Dauphin Potatoes Au Gratin
|Garlic||1 Clove (5 gm), split|
|Butter||3 Tablespoon (At Room Temperature)|
|Idaho potatoes/Maine potatoes||2 Large|
|Ground pepper||To Taste|
|Heavy cream||1 Cup (16 tbs)|
|Ground black pepper||To Taste|
Preheat the oven to 300 degrees.
Rub a one quart baking dish with the cut sides of the garlic, then discard.
Butter the dish and set aside.
Peel the potatoes and cut them into thin, uniform slices less than one-quarter inch thick.
As the potatoes are sliced, drop them into a basin of cold water.
Drain and pat the slices dry on clean toweling.

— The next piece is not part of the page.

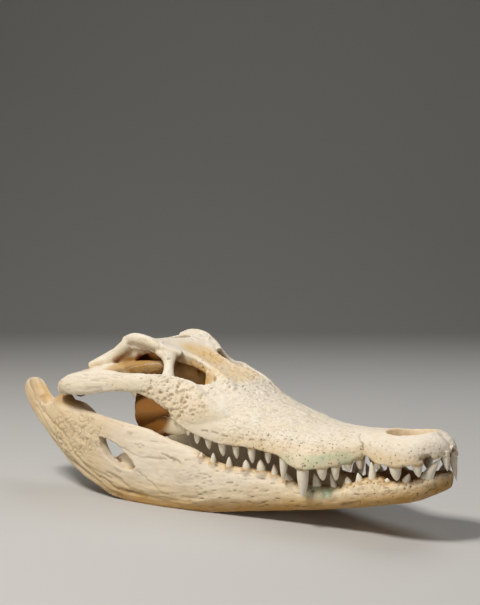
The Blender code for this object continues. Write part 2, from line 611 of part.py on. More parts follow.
def parted(cranium, collection):
    """The cranium's bones, apart by a thin gap where they meet."""
    gap = SUTURE_GAP / HEAD_LENGTH
    bones = {}
    rest = cranium
    for name, low, high, pivot, turn in CRANIUM_REGIONS:
        bones[name] = largest_shell(cut_away(rest.copy(), [box(name, low, high, pivot, turn)], collection,
                                             "INTERSECT"))
        rest = cut_away(rest, [box(name, low, high, pivot, turn, growth=gap)], collection)
    bones[LAST_REGION] = largest_shell(rest)
    return bones


def with_teeth(bone, teeth, collection):
    return cut_away(bone, teeth, collection, "UNION")


def bone_material(name, colour, roughness):
    material = bpy.data.materials.new(name)
    material.use_nodes = True
    shader = material.node_tree.nodes["Principled BSDF"]
    shader.inputs["Base Color"].default_value = (*colour, 1.0)
    shader.inputs["Roughness"].default_value = roughness
    shader.inputs["Metallic"].default_value = 0.0
    return material


FLOOR_BLOCK = ((-1, -1, -1), (2, 1, 0))
FAR_SIDE_BLOCK = ((-1, -SUTURE_GAP, -1), (2, 1, 1))


def main():
    for obj in list(bpy.data.objects):
        bpy.data.objects.remove(obj)
    collection = bpy.data.collections.new(COLLECTION_NAME)
    bpy.context.scene.collection.children.link(collection)
    bones = parted(build_cranium(collection), collection)
    bones["rostrum"] = with_teeth(bones["rostrum"], upper_teeth(), collection)
    blocks = [box("floor", *FLOOR_BLOCK), box("far_side", *FAR_SIDE_BLOCK)]
    jaw = cut_away(build_jaw(collection), blocks, collection)
    bones["mandible_right"] = with_teeth(largest_shell(jaw), right_lower_teeth(), collection)
    bones["mandible_left"] = mirrored(bones["mandible_right"])
    to_world = Matrix.Diagonal((HEAD_LENGTH,) * 3 + (1,)) @ Matrix.Translation((-MIDDLE, 0, 0))
    for name, mesh in bones.items():
        mesh.transform(to_world)
        mesh.materials.clear()
        mesh.materials.append(bone_material(name + "_bone", BONE_COLOUR, BONE_ROUGHNESS))
        new_object(name, mesh, collection)


main()
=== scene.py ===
"""The looks of a life-size crocodile skull with its lower jaw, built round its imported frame, in metres."""
import itertools
import json
import math

import bmesh
import bpy
import numpy as np
from mathutils import Matrix, Vector, kdtree
from mathutils.bvhtree import BVHTree

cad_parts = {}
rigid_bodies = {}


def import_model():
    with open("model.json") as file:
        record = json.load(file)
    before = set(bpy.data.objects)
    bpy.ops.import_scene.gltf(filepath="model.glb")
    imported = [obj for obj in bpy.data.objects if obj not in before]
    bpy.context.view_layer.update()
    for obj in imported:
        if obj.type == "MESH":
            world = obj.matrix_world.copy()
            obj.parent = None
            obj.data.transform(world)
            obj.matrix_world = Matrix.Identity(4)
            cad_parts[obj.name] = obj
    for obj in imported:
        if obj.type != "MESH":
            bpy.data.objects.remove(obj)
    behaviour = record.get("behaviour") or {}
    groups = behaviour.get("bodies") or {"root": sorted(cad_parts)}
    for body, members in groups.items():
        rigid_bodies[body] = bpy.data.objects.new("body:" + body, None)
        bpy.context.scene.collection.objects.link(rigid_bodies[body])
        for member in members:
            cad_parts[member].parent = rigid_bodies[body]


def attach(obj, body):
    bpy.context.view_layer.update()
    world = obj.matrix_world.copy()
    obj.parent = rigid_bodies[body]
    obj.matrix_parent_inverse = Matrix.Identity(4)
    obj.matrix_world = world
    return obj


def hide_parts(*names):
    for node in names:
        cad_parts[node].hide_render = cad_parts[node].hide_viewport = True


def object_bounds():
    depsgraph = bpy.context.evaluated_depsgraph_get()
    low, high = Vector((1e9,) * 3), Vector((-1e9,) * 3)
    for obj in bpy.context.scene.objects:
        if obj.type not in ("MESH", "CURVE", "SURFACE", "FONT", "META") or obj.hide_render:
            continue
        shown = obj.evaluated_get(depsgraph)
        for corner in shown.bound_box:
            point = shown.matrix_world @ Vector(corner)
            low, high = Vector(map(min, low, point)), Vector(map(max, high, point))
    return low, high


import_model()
cad_low, cad_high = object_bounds()
scene = bpy.context.scene

# ---- Studio: a plain pale floor that sweeps up behind the specimen, soft box lights, and a camera that
# stands a little above the skull table, off the animal's right cheek.

FLOOR_HALF_WIDTH = 6.0
SWEEP_START = 2.6
SWEEP_RADIUS = 2.0
SWEEP_STEPS = 24
SWEEP_HEIGHT = 5.0
CAMERA_TURN = math.radians(40)
CAMERA_PITCH = math.radians(2.01)
CAMERA_PLACE = (0.61664, -0.72503, 0.2488)
CAMERA_LENS_MM = 51.65


def mesh_of(name, bm):
    """The mesh of a finished bmesh, which is then freed."""
    mesh = bpy.data.meshes.new(name)
    bm.to_mesh(mesh)
    bm.free()
    return mesh


def placed(name, data):
    """An object in the scene round a mesh, a lamp or a camera."""
    obj = bpy.data.objects.new(name, data)
    scene.collection.objects.link(obj)
    return obj


def studio_floor():
    """A floor that turns up into a wall on the far side from the camera."""
    line = [(-FLOOR_HALF_WIDTH, 0.0), (SWEEP_START, 0.0)]
    for k in range(1, SWEEP_STEPS + 1):
        angle = math.pi / 2 * k / SWEEP_STEPS
        line.append((SWEEP_START + SWEEP_RADIUS * math.sin(angle), SWEEP_RADIUS * (1 - math.cos(angle))))
    line.append((SWEEP_START + SWEEP_RADIUS, SWEEP_HEIGHT))
    turn = Matrix.Rotation(CAMERA_TURN, 3, "Z")
    bm = bmesh.new()
    rows = [[bm.verts.new(turn @ Vector((side * FLOOR_HALF_WIDTH, depth, height))) for side in (-1, 1)]
            for depth, height in line]
    for near, far in zip(rows, rows[1:]):
        bm.faces.new((near[0], near[1], far[1], far[0])).smooth = True
    floor = placed("studio_floor", mesh_of("studio_floor", bm))
    paint = bpy.data.materials.new("pale_floor")
    paint.use_nodes = True
    shader = paint.node_tree.nodes["Principled BSDF"]
    shader.inputs["Base Color"].default_value = (0.54, 0.53, 0.51, 1)
    shader.inputs["Roughness"].default_value = 0.8
    floor.data.materials.append(paint)


def soft_box(name, place, aim, size, power, colour):
    """A soft light whose flat face looks from its place at the aim."""
    lamp = bpy.data.lights.new(name, "AREA")
    lamp.shape = "RECTANGLE"
    lamp.size, lamp.size_y = size
    lamp.energy = power
    lamp.color = colour
    box = placed(name, lamp)
    box.location = place
    box.rotation_euler = (Vector(place) - Vector(aim)).to_track_quat("Z", "Y").to_euler()


studio_floor()
soft_box("key_light", (-0.15, -1.1, 1.9), (0.0, 0.0, 0.08), (0.5, 0.5), 39, (1.0, 0.97, 0.93))
soft_box("fill_light", (-0.4, -1.9, 0.55), (0.05, 0.0, 0.05), (0.9, 0.6), 4.5, (1.0, 0.95, 0.88))
soft_box("top_light", (0.3, 0.9, 1.7), (0.0, 0.0, 0.1), (1.2, 1.2), 9, (0.96, 0.98, 1.0))
sky = bpy.data.worlds.new("studio_air")
sky.use_nodes = True
sky.node_tree.nodes["Background"].inputs["Color"].default_value = (0.85, 0.83, 0.8, 1)
sky.node_tree.nodes["Background"].inputs["Strength"].default_value = 0.12
scene.world = sky
scene.view_settings.view_transform = "Standard"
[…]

Place potatoes in a large saucepan and add the milk to barely cover.
Add salt, pepper and half the nutmeg and bring to a boil.
Simmer, covered, until most of the milk is absorbed, about ten minutes.
Make one layer of potato slices in the prepared baking dish and sprinkle lightly with salt, pepper and nutmeg.
Pour in half the cream.
Add another layer of potatoes, salt, pepper and nutmeg.
Add the remaining cream.
Bake until the cream is completely reduced and the top is golden brown.
For a brown crust on the bottom of the dish, place the dish directly on a rack in the oven.
If you wish the bottom to remain soft, place the dish in a larger utensil, pour boiling water around the dish and bake.